--- WHAT TO PRODUCE ---
Repeat only the lines from the one containing "const candle = new THREE.Group();" through the one containing "obj.parent = None", exactly as written, both ends included.

--- INFORMATION SHOWN ---
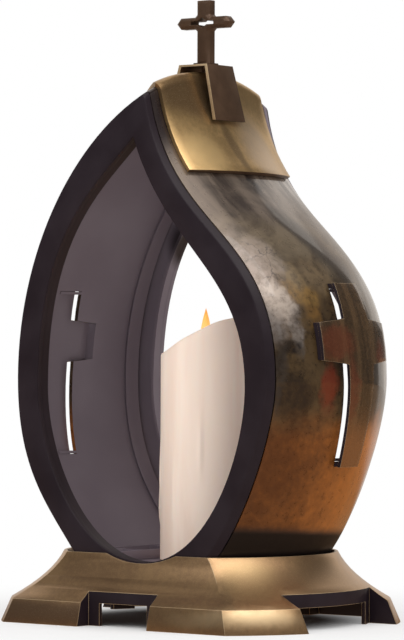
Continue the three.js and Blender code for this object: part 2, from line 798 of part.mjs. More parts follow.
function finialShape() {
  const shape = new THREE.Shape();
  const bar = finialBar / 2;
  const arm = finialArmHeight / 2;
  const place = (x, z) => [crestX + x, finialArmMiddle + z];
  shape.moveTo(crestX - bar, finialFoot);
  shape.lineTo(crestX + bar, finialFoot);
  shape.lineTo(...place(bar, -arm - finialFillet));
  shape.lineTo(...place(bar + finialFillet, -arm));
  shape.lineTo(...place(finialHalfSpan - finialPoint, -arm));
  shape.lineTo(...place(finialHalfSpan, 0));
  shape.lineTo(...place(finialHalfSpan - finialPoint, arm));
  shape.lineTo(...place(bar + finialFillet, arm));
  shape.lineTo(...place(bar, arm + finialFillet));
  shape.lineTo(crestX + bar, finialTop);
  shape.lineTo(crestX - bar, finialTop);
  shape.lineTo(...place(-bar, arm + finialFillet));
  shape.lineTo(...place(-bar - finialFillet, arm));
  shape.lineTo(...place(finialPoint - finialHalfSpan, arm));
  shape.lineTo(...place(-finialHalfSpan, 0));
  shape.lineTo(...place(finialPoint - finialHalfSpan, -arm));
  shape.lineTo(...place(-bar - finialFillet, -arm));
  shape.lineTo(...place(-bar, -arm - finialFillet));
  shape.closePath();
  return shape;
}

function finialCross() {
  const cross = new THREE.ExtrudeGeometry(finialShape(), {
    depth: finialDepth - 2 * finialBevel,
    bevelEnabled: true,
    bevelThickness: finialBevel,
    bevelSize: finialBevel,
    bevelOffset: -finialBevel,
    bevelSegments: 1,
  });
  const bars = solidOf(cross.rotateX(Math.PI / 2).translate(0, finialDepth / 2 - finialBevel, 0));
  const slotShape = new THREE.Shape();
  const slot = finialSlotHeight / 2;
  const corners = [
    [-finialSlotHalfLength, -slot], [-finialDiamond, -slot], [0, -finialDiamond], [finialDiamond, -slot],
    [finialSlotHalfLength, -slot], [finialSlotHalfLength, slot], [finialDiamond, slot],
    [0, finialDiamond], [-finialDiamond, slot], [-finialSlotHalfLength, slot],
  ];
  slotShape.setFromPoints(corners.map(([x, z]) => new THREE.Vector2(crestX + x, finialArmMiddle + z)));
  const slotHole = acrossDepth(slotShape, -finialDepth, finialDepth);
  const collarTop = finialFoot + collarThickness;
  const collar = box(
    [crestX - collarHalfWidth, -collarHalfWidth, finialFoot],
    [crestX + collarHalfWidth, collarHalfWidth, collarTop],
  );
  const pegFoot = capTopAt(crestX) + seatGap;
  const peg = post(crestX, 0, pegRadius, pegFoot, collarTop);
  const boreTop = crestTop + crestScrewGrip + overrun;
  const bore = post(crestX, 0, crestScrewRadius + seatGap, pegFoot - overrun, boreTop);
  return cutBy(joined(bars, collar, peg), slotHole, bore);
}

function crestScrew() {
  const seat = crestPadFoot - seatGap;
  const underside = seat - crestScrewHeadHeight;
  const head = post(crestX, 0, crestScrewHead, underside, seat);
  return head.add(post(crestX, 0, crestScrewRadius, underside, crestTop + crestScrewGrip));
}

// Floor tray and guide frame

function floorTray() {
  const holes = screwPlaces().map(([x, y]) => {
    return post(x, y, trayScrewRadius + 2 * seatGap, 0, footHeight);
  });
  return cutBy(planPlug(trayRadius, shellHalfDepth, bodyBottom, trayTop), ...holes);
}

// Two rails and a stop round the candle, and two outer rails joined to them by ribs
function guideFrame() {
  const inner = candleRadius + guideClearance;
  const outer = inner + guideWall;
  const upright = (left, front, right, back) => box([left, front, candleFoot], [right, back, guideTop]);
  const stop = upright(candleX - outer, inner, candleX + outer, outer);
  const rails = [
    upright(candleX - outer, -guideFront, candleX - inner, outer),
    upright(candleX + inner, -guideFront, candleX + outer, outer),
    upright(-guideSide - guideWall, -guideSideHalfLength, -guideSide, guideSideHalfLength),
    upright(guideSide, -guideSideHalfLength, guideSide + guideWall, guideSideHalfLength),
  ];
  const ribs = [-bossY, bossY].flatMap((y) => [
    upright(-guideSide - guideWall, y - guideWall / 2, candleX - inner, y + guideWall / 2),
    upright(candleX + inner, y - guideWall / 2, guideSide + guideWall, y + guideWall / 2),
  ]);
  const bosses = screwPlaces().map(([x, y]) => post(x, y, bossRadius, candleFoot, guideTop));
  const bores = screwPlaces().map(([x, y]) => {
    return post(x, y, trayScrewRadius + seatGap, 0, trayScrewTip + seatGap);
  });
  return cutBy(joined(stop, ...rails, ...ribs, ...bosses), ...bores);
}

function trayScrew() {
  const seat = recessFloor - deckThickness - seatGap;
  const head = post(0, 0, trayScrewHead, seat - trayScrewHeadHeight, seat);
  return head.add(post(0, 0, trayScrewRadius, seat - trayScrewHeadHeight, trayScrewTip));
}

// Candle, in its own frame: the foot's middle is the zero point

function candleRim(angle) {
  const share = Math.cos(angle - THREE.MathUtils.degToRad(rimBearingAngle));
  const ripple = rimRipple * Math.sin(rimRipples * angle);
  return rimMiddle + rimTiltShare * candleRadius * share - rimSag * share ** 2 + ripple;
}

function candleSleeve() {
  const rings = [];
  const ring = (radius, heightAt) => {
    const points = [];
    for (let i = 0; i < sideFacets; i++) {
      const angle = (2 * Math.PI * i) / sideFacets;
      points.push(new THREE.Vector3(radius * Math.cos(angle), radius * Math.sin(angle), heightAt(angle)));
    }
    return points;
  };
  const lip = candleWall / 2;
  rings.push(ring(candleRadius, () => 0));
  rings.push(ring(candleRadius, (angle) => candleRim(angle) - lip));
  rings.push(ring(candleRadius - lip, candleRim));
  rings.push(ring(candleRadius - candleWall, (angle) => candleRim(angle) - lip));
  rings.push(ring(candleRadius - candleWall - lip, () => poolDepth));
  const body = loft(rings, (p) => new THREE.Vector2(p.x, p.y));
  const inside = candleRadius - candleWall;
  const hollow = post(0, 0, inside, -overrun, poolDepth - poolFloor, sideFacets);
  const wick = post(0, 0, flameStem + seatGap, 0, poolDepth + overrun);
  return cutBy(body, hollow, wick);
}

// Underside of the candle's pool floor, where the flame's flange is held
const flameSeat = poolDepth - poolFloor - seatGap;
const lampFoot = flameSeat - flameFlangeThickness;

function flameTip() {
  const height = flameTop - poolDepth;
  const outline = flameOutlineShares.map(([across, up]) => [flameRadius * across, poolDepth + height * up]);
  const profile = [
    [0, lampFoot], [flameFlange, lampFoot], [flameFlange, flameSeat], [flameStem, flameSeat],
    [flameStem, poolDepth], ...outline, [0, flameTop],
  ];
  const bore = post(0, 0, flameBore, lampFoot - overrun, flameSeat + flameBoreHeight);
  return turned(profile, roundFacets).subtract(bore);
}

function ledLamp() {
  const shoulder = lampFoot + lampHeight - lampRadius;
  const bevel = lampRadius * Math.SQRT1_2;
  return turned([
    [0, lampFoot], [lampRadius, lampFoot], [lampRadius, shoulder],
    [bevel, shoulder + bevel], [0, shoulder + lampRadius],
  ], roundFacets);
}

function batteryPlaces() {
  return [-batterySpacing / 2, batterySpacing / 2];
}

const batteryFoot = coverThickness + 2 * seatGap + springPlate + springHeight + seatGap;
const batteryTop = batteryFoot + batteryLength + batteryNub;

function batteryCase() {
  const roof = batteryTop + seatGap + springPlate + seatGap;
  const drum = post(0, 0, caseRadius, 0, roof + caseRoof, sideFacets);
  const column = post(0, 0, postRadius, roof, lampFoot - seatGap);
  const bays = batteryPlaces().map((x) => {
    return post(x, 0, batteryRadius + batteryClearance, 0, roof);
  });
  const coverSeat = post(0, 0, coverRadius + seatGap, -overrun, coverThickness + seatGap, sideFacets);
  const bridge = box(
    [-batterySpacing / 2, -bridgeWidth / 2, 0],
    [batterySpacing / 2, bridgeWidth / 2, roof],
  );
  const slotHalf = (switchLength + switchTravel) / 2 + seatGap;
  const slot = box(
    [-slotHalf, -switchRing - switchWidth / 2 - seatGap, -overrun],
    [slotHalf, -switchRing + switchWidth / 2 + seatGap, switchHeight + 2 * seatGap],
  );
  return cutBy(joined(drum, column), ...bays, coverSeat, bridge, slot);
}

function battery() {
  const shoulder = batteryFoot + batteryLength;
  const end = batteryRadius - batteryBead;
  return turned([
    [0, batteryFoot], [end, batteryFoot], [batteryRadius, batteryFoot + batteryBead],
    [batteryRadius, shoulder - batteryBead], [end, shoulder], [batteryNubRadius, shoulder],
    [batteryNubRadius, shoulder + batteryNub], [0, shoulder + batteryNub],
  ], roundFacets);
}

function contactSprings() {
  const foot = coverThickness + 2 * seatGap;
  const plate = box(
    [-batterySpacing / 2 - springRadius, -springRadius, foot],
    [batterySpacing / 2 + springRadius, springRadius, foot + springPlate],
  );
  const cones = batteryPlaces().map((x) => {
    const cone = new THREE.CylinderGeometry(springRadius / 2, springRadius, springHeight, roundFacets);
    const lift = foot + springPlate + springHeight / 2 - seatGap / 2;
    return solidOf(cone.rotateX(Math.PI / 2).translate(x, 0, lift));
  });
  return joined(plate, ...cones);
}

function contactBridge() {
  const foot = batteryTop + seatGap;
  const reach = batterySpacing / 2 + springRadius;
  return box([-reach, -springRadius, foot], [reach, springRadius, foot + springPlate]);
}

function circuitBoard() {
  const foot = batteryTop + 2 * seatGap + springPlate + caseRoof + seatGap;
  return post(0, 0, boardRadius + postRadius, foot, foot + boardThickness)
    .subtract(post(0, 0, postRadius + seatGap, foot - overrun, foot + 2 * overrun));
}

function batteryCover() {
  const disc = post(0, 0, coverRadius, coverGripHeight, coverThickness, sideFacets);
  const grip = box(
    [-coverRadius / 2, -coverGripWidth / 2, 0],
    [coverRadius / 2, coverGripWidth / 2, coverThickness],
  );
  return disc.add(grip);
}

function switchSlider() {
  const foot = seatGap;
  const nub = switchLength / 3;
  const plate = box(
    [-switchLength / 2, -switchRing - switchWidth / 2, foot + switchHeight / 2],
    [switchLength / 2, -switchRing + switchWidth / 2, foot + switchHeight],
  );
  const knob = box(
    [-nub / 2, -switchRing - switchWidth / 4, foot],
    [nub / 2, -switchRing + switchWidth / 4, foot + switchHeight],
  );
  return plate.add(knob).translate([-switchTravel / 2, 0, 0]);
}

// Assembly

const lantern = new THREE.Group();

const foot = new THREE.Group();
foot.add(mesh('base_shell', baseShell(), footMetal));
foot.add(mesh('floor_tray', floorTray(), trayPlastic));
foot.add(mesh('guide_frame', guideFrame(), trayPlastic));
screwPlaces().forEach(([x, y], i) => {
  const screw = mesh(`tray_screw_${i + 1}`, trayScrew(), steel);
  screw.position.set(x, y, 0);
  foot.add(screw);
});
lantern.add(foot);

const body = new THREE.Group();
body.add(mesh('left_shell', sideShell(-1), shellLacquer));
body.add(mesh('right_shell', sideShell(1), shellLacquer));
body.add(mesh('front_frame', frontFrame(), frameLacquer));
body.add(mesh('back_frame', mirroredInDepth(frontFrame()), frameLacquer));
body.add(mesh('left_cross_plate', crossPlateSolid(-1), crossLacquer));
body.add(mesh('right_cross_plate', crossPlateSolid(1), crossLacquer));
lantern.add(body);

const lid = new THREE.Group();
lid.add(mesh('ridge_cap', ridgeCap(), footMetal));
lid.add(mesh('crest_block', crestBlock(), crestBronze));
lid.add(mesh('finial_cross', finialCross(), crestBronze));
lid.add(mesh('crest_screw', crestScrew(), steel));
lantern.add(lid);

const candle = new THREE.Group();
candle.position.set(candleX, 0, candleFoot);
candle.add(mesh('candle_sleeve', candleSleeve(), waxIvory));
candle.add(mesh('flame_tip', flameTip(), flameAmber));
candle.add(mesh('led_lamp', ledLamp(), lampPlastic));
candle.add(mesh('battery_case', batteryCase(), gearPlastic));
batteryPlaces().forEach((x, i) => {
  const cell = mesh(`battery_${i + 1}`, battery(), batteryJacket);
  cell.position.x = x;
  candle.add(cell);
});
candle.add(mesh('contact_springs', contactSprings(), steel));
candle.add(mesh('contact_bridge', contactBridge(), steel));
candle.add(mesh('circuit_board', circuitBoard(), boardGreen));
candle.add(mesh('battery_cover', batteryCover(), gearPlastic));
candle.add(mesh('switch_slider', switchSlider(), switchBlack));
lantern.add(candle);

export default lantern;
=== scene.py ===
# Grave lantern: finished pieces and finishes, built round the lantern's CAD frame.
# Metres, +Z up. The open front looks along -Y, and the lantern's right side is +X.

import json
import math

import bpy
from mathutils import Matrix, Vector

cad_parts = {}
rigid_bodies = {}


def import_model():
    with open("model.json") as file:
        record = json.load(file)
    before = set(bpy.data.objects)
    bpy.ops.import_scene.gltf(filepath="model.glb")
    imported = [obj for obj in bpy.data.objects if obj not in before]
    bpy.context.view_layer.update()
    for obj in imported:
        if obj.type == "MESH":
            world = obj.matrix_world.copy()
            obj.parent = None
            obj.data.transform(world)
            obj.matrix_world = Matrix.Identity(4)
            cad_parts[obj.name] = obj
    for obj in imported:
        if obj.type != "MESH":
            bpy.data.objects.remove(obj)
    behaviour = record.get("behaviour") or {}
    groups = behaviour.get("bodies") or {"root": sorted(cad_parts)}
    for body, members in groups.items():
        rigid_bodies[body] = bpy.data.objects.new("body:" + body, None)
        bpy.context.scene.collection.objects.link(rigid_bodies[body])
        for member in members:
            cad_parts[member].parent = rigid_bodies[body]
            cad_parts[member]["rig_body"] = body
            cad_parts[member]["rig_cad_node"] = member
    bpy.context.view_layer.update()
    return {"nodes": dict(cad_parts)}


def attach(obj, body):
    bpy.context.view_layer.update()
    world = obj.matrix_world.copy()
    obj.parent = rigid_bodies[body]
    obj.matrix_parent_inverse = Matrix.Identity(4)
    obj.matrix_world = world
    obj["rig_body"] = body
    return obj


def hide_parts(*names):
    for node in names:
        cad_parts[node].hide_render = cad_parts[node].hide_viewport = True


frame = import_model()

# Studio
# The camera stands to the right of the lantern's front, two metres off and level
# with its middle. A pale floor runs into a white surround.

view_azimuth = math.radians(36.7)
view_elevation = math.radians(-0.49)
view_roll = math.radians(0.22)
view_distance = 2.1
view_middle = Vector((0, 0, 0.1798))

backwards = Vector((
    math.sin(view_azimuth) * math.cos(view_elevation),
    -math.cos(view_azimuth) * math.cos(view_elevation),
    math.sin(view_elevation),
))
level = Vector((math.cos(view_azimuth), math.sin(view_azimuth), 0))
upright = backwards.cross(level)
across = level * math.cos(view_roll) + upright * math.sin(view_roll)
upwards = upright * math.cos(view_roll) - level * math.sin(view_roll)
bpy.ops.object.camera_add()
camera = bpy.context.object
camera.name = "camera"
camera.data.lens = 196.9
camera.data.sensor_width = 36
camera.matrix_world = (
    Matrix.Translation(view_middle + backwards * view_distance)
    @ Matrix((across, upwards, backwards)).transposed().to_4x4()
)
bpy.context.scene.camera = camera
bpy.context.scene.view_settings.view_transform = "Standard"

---

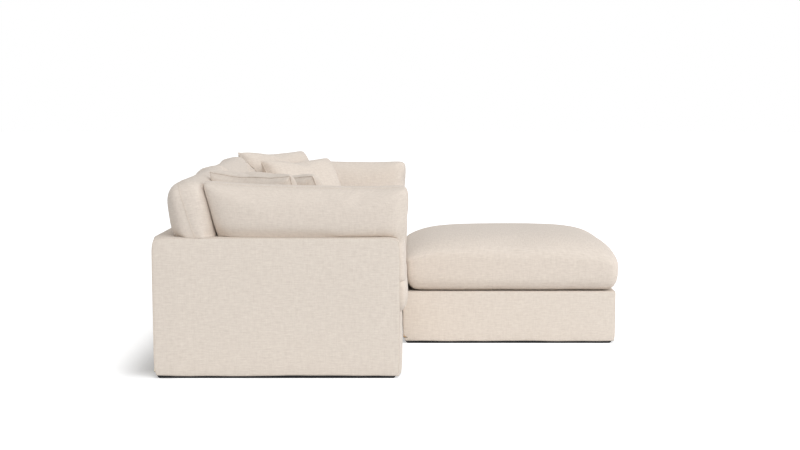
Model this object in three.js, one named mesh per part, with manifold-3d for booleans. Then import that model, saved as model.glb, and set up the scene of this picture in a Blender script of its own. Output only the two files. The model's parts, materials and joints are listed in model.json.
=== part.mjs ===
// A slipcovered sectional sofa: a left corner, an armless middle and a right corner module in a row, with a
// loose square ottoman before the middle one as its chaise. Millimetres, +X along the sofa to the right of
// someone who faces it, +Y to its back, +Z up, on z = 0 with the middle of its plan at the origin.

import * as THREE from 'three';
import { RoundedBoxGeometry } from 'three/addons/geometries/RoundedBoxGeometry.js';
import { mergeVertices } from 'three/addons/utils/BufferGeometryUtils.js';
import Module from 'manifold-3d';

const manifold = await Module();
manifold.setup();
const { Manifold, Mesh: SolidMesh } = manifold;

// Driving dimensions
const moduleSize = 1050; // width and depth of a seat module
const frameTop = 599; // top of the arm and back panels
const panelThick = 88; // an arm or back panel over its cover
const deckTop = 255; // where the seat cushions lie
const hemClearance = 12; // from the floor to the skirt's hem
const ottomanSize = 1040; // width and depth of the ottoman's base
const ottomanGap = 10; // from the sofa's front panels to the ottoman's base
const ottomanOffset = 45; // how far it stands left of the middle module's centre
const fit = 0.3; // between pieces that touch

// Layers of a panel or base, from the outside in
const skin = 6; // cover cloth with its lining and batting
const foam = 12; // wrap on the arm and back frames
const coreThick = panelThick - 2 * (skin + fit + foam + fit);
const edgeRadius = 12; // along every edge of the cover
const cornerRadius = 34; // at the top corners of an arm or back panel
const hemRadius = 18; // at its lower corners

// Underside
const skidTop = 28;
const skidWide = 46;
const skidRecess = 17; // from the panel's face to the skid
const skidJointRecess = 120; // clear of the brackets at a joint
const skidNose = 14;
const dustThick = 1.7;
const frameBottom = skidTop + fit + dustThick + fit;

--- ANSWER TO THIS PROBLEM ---
const candle = new THREE.Group();
candle.position.set(candleX, 0, candleFoot);
candle.add(mesh('candle_sleeve', candleSleeve(), waxIvory));
candle.add(mesh('flame_tip', flameTip(), flameAmber));
candle.add(mesh('led_lamp', ledLamp(), lampPlastic));
candle.add(mesh('battery_case', batteryCase(), gearPlastic));
batteryPlaces().forEach((x, i) => {
  const cell = mesh(`battery_${i + 1}`, battery(), batteryJacket);
  cell.position.x = x;
  candle.add(cell);
});
candle.add(mesh('contact_springs', contactSprings(), steel));
candle.add(mesh('contact_bridge', contactBridge(), steel));
candle.add(mesh('circuit_board', circuitBoard(), boardGreen));
candle.add(mesh('battery_cover', batteryCover(), gearPlastic));
candle.add(mesh('switch_slider', switchSlider(), switchBlack));
lantern.add(candle);

export default lantern;
=== scene.py ===
# Grave lantern: finished pieces and finishes, built round the lantern's CAD frame.
# Metres, +Z up. The open front looks along -Y, and the lantern's right side is +X.

import json
import math

import bpy
from mathutils import Matrix, Vector

cad_parts = {}
rigid_bodies = {}


def import_model():
    with open("model.json") as file:
        record = json.load(file)
    before = set(bpy.data.objects)
    bpy.ops.import_scene.gltf(filepath="model.glb")
    imported = [obj for obj in bpy.data.objects if obj not in before]
    bpy.context.view_layer.update()
    for obj in imported:
        if obj.type == "MESH":
            world = obj.matrix_world.copy()
            obj.parent = None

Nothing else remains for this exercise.